╭─ Raw data

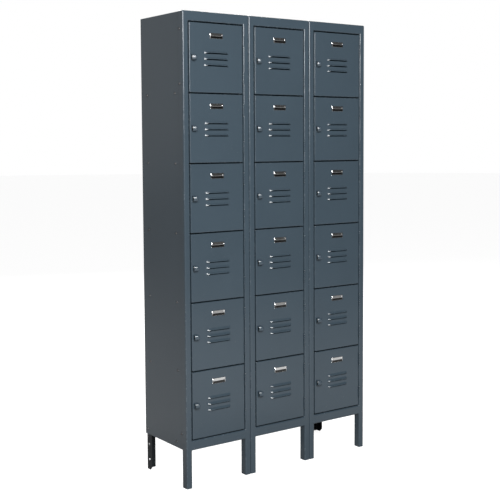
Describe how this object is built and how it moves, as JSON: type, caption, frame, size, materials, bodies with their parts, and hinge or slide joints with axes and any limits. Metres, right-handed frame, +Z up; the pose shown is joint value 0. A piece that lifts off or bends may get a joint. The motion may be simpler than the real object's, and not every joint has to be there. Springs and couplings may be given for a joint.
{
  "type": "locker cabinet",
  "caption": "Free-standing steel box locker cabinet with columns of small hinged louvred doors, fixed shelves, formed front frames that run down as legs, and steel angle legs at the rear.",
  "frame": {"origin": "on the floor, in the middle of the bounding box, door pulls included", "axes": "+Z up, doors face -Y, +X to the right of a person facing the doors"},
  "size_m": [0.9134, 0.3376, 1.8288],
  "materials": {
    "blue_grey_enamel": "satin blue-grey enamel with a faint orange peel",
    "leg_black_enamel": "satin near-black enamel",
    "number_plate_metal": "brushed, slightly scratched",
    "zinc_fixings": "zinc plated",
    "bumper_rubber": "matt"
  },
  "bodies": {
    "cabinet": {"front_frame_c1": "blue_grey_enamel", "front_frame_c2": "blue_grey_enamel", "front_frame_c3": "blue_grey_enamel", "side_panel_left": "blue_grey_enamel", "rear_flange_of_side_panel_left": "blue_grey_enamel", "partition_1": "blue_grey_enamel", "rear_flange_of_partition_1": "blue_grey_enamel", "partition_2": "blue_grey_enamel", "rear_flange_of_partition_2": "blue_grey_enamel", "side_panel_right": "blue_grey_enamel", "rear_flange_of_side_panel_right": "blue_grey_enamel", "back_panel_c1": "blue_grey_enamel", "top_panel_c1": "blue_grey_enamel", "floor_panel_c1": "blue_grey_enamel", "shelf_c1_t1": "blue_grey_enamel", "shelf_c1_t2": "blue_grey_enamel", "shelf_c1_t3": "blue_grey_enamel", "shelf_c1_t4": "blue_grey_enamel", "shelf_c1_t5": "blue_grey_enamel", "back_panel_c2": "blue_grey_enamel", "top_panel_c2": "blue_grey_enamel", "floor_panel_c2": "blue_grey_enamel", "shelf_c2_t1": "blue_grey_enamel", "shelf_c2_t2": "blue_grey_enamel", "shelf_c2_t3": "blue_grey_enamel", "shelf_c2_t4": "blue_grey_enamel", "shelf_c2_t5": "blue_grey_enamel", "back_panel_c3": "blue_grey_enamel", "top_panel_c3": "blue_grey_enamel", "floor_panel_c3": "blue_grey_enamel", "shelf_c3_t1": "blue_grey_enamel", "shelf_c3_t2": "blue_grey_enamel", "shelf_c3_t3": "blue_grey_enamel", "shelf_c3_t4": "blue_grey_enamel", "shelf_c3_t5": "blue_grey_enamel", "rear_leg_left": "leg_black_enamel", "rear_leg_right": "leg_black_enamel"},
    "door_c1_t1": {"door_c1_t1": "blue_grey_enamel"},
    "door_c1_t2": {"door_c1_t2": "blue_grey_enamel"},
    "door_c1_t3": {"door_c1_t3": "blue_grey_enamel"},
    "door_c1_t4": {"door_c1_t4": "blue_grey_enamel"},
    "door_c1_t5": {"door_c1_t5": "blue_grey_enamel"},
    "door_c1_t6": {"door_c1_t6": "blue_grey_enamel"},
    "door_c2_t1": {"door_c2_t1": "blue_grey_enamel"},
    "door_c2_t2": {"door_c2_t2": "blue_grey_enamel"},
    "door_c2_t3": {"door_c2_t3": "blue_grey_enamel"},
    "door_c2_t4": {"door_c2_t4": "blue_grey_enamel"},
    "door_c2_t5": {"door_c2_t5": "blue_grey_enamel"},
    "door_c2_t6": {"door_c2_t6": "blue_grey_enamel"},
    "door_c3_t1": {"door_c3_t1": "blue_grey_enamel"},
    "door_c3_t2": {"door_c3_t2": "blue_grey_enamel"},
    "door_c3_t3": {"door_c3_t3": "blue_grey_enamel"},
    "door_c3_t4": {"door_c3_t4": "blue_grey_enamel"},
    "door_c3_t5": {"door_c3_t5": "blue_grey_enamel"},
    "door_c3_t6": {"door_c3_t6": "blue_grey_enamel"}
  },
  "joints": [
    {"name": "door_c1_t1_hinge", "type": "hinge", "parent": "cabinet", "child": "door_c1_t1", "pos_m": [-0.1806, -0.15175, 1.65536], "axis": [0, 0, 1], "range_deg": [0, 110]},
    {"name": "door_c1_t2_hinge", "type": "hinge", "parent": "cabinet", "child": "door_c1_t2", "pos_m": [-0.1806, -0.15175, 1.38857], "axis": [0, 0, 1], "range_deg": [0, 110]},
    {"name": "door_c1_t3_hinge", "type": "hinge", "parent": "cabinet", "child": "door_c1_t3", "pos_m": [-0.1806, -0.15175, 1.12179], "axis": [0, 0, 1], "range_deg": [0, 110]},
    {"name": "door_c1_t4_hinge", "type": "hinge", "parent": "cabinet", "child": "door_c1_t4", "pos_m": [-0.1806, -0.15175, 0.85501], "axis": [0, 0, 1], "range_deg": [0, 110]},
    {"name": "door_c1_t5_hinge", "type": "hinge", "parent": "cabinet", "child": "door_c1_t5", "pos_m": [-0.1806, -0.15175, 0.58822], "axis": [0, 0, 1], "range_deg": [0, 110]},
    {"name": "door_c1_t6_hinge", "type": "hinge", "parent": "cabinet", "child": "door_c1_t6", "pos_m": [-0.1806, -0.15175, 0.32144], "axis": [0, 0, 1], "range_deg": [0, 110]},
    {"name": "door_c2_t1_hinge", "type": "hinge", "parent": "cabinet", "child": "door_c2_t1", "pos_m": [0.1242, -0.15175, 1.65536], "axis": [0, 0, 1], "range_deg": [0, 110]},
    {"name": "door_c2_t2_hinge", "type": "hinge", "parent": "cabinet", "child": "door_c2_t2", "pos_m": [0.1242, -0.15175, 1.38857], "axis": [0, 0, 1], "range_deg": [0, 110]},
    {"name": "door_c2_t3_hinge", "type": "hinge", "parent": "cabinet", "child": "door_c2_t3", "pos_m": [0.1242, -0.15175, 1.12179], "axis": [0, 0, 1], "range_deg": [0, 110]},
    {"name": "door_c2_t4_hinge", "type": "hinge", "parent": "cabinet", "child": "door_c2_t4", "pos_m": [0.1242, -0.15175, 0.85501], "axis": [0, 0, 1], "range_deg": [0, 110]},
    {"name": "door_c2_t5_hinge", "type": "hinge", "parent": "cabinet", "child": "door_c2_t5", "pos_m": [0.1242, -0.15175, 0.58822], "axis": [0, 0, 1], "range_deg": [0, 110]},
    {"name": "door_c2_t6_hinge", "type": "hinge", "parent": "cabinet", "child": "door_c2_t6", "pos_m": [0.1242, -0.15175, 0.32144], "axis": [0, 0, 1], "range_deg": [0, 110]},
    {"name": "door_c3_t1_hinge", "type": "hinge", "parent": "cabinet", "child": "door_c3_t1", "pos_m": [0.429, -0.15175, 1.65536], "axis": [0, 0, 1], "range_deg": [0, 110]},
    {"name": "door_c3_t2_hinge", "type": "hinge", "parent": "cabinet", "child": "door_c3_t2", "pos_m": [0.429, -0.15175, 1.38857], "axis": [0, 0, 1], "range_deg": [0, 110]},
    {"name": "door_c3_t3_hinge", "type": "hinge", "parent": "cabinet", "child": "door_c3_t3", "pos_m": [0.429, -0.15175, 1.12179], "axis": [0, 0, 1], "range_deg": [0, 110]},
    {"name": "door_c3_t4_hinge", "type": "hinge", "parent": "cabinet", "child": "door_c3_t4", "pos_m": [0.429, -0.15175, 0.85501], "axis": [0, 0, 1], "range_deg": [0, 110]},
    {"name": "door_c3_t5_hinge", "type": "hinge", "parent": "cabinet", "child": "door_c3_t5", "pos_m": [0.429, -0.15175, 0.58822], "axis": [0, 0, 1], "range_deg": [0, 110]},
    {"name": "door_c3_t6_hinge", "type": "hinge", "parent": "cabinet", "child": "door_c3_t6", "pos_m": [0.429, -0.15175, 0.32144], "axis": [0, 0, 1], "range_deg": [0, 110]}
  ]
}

╰─

▶ [Work to be completed] Search the data above for lines holding "that" and copy each of them.

▶ [Result for this exercise]
Describe how this object is built and how it moves, as JSON: type, caption, frame, size, materials, bodies with their parts, and hinge or slide joints with axes and any limits. Metres, right-handed frame, +Z up; the pose shown is joint value 0. A piece that lifts off or bends may get a joint. The motion may be simpler than the real object's, and not every joint has to be there. Springs and couplings may be given for a joint.
  "caption": "Free-standing steel box locker cabinet with columns of small hinged louvred doors, fixed shelves, formed front frames that run down as legs, and steel angle legs at the rear.",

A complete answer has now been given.